A sarong party girl (also known as an SPG) is a term used in Singapore and Malaysia to refer to ethnically Chinese, Malay or Indian women who date or socialize with white men. The term has been reappropriated by some Singaporean women who self-identify as "sarong party girls".

==Etymology==
The term sarong party girl has its fairly innocuous roots in the late 1940s to early 1950s when Singapore was still ruled by the British Empire. In general, the British forces personnel socialised very much among themselves, according to their military ranks and status (i.e. officers as opposed to enlisted men). However, sometimes specific local Singaporean "guests" were invited to social functions hosted by the British. The term sarong party came to describe social functions which included local invited "ladies" who wore the sarong, a native word for a wrap-around skirt popular among local Singaporean men and women of the time.

==Common stereotypes==
Historically, the stereotypical sarong party girl had a local foreign accent, was dressed in a sarong, and exclusively dated or preferred white men either resident in Singapore or foreigners.
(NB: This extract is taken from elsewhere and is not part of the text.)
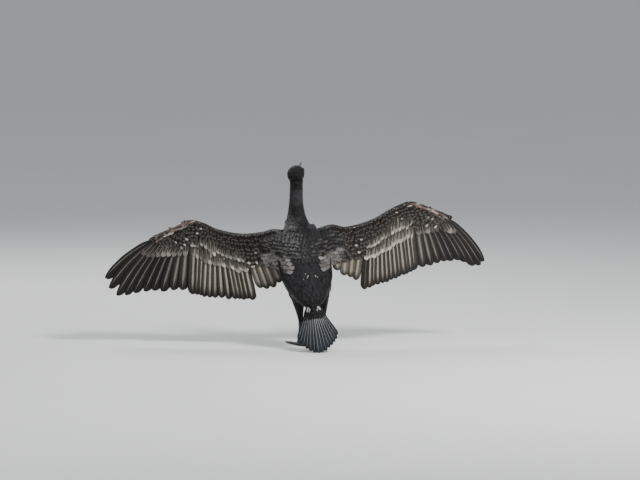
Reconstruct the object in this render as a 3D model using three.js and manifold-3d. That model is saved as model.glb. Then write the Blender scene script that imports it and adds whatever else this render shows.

One sarong party girl stereotype in local entertainment is usually of a opportunistic, husband-seeking Asian woman, and this perception contributed much to Singapore's decadent image in the 1970s, as seen in films such as Saint Jack. Due to these stereotypes, women who are classified as sarong party girls often attract sweeping attention. This particular sarong party girl stereotype was popularised by a series of humorous books by Australian writer Jim Aitchison in the 1990s, offering a satirical portrayal of the sarong party girls and related aspects of Singaporean culture.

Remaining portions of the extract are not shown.